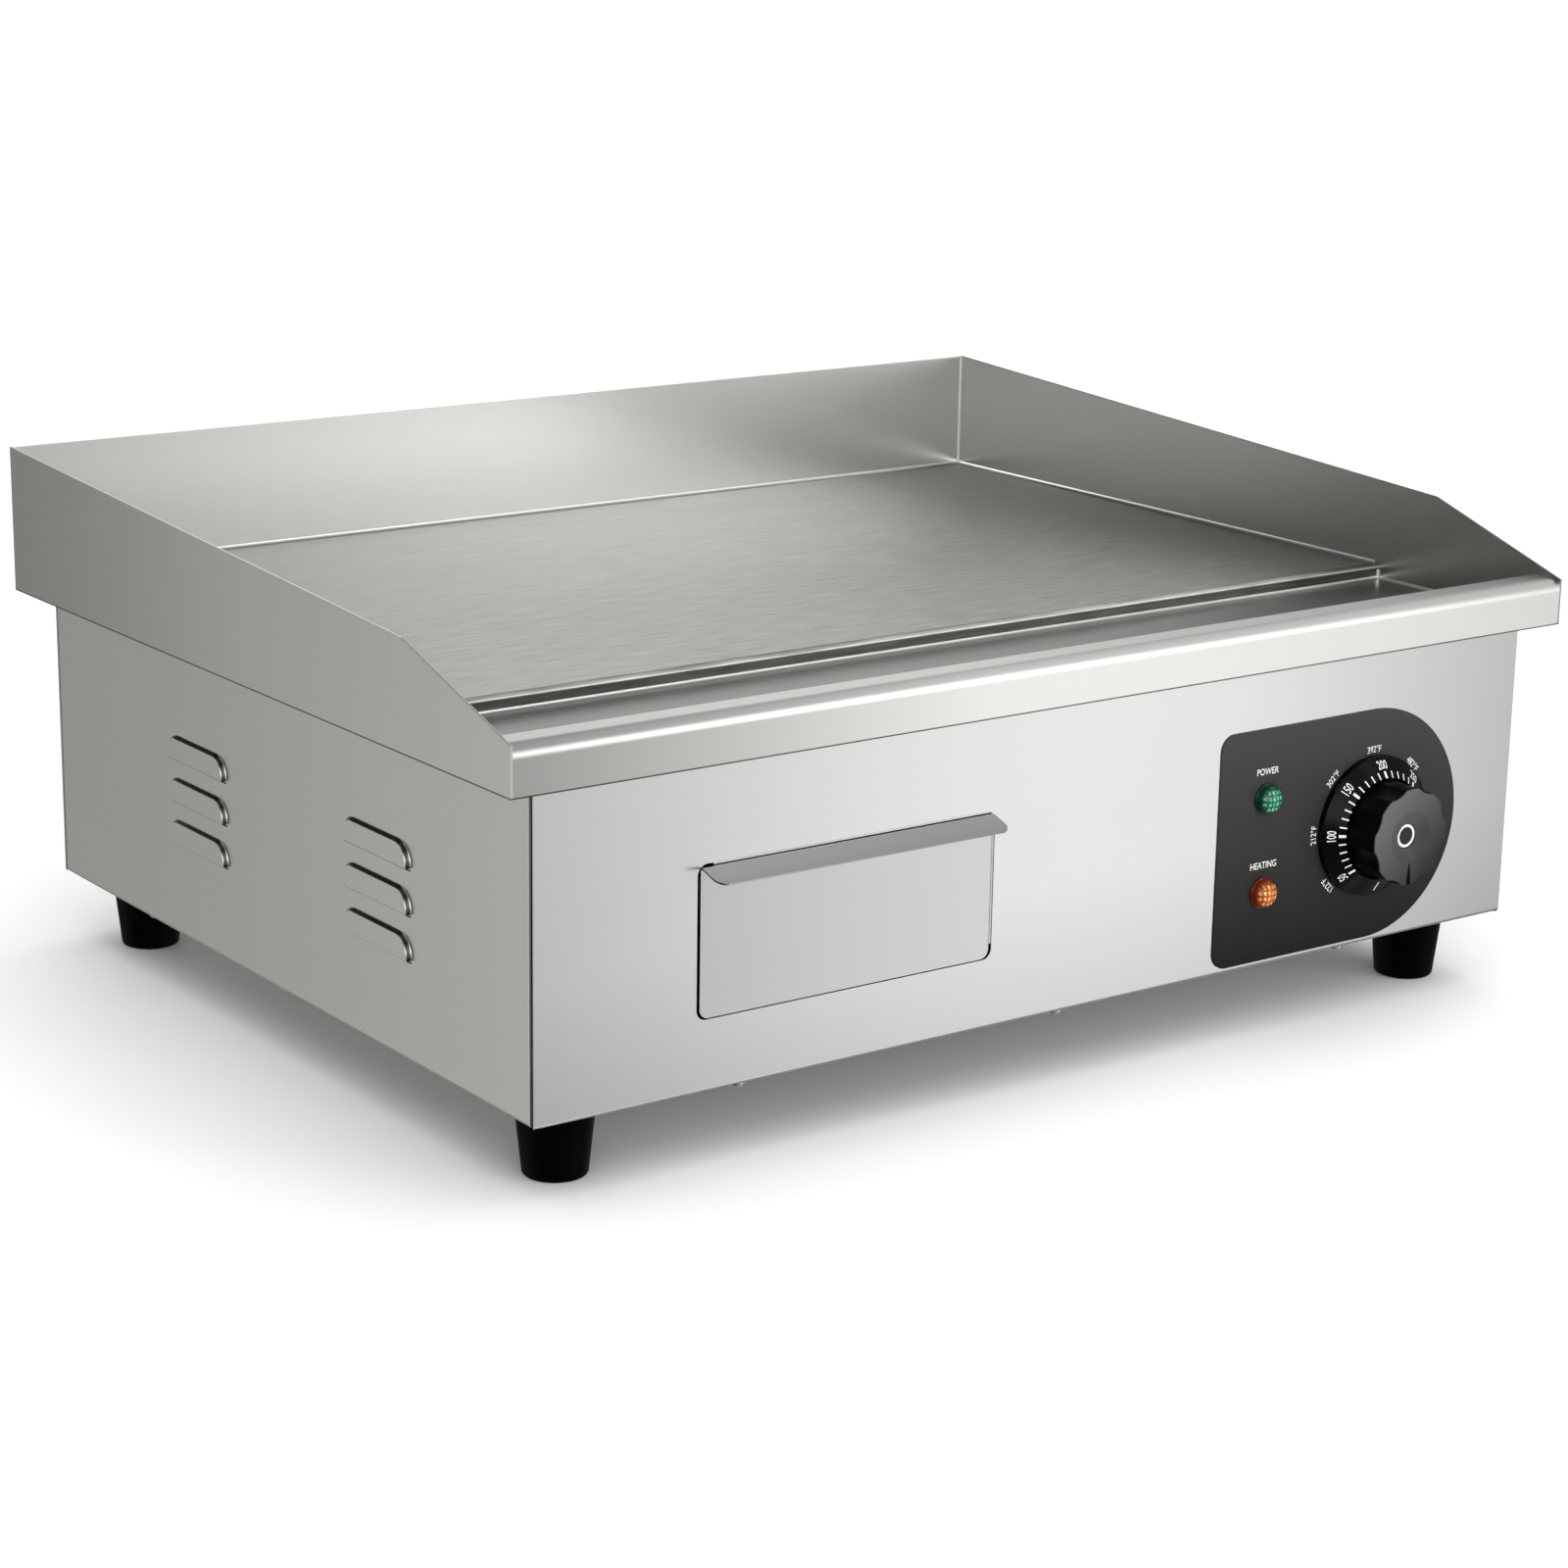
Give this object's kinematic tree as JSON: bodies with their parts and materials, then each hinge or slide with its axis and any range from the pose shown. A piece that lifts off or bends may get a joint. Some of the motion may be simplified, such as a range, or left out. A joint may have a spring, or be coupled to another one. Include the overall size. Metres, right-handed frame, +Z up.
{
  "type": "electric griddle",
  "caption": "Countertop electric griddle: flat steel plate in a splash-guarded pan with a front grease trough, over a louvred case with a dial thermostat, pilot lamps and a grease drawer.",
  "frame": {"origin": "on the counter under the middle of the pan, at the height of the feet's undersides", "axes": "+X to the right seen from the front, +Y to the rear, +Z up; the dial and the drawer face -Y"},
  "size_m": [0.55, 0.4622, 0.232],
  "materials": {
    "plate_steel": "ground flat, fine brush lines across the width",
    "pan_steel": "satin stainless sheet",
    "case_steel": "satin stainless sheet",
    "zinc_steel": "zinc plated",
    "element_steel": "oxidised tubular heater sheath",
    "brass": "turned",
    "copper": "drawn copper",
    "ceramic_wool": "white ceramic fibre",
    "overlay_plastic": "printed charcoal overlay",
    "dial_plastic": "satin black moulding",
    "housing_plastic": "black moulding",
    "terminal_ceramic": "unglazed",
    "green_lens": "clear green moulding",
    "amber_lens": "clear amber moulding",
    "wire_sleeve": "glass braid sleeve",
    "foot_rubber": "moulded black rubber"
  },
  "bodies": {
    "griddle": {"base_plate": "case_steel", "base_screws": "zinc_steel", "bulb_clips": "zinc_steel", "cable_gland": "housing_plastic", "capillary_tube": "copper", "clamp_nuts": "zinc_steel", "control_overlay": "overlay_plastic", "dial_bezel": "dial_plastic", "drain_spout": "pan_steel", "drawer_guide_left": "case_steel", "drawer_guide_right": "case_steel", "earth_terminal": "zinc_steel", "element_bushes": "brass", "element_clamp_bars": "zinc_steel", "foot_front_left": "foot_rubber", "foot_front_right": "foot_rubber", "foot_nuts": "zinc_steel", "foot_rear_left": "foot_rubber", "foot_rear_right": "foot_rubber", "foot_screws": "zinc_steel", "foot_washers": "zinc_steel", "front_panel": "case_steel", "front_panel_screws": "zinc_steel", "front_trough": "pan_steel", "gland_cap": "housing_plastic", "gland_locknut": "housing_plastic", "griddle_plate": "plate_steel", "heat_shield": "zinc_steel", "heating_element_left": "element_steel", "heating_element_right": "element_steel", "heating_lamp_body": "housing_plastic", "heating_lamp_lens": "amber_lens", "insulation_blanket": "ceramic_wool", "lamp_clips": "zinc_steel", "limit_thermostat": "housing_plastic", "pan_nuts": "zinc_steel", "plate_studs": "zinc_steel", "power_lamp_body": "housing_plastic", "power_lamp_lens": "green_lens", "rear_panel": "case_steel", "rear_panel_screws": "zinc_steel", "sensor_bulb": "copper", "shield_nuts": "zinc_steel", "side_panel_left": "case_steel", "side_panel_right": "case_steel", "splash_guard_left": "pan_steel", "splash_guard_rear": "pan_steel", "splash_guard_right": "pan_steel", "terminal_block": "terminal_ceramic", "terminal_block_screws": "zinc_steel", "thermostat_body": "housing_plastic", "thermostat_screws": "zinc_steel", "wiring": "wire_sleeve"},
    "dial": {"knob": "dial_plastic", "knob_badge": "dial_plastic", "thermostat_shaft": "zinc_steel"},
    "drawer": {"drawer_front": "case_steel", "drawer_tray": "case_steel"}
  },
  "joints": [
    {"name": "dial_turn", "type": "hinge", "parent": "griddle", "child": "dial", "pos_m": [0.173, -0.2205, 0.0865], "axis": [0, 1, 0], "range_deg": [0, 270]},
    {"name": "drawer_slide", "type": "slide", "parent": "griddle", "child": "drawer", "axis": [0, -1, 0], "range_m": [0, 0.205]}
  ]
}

•••

*WHAT THE TASK ASKS*
Go through the data above and find the lines with the word "hinge". Copy each of those lines.

*SOLVED PROBLEM*
Give this object's kinematic tree as JSON: bodies with their parts and materials, then each hinge or slide with its axis and any range from the pose shown. A piece that lifts off or bends may get a joint. Some of the motion may be simplified, such as a range, or left out. A joint may have a spring, or be coupled to another one. Include the overall size. Metres, right-handed frame, +Z up.
    {"name": "dial_turn", "type": "hinge", "parent": "griddle", "child": "dial", "pos_m": [0.173, -0.2205, 0.0865], "axis": [0, 1, 0], "range_deg": [0, 270]},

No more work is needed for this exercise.